Saving Medical Students from Liability in the US

1
Universidad Autonoma de Guadalajara, School of Medicine, Guadalajara, Mexico
Under a Creative Commons license
Open Access
Received
Oct. 18, 2011
Accepted
March 3, 2012
Published
June 30, 2012

Abstract

None

Imagine you are performing a routine patient history on a patient during your clinical clerkship. However, you fail to discover that the patient was allergic to a particular type of medication. Later, the patient suffers from a life threatening anaphylaxis, causing permanent damage to several organs. The medical centre you are rotating at is sued for medical malpractice. Your supervising physician is also sued. And guess what, so are you.
In most states, medical malpractice extends all the way to the dilettante medical student who is getting hands-on experience for the first time in the clinical setting.

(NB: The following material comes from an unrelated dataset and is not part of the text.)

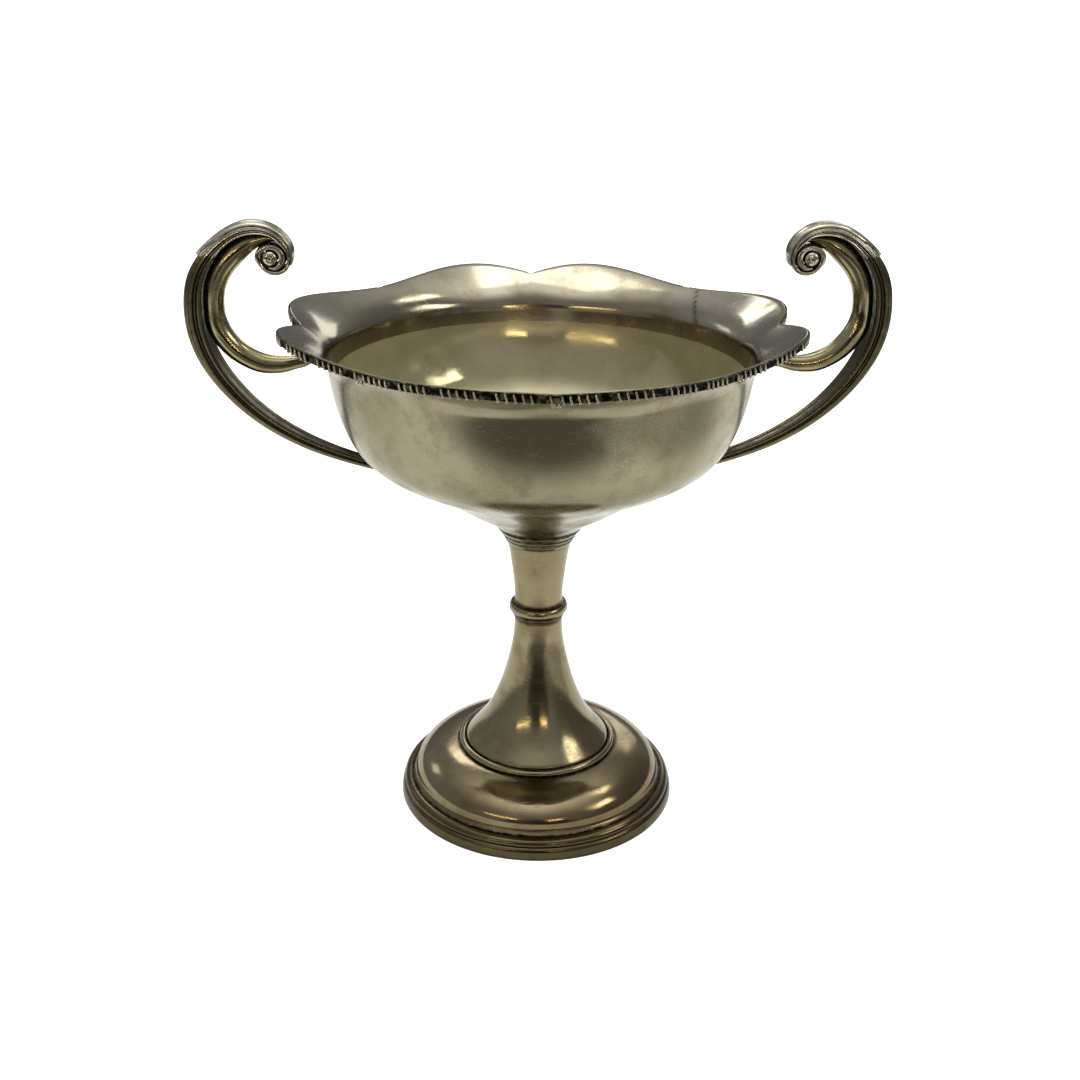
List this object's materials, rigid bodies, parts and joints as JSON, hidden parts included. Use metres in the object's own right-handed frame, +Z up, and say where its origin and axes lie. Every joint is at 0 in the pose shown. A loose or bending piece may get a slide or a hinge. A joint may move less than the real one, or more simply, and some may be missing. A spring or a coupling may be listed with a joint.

It is true that you are likely to be covered by the malpractice liability generally bought for you by your medical school [1]. But there is a chance that a plaintiff will sue you personally for a judgment that exceeds the malpractice insurance coverage. You may, however, like to hear that the Arizona Legislature recently passed a law shielding medical students from malpractice suits [2]. The rationale being that medical malpractice cases drive up health care costs and steer money away from education since universities are forced to deal with costly litigation. There is also a fear that medical students would be unwilling to apply for residency or permanent physician positions in the state which enabled the blemish of malpractice on their record [3, 4] Some opponents of the bill argued that the law would leave medical students careless in their actions [4]. However, the law still leaves an avenue open for extreme cases of negligence. Under the new law in Arizona, a medical student can only be sued if the patient can provide clear and convincing evidence that the student acted in gross negligence [2]. In a nutshell, gross negligence is when the act deviates far from negligence of a reasonable person, usually stemming from intentional or willful indifference [5]. Medical students with behavior of such magnitude, of course, should reevaluate their motivation for the profession which they are about to enter or be willing to pay the consequences. Medical students and physicians should advocate other states to follow suit and pass a law similar to the one passed by the Arizona Legislature. Shielding from lawsuits looming over the shoulders of medical students will allow them to remain focused on learning the practice of healing, while still being cognizant of what could go wrong once they receive their licenses.

REFERENCES

Council on Medical Education Report 9, A-10, American Medical Association, Available at: http://www.ama-assn.org/resources/doc/council-on-med-ed/cme-rep9-a10.pdf (Accessed September 22, 2011)
2. Arizona Revised Statutes §§ 12-564 (2011).
3. Fischer H. Bill: Medical students not liable for malpractice. Arizona Daily Sun. February 20, 2011.
4. Puerto L. Bill to exempt medical students from liability. Arizona Capital Times. March 14, 2011.
5. Thornton RG. Malice/gross negligence. Proc (Bayl Univ Med Cent). 2006 Oct; 19(4):417-8.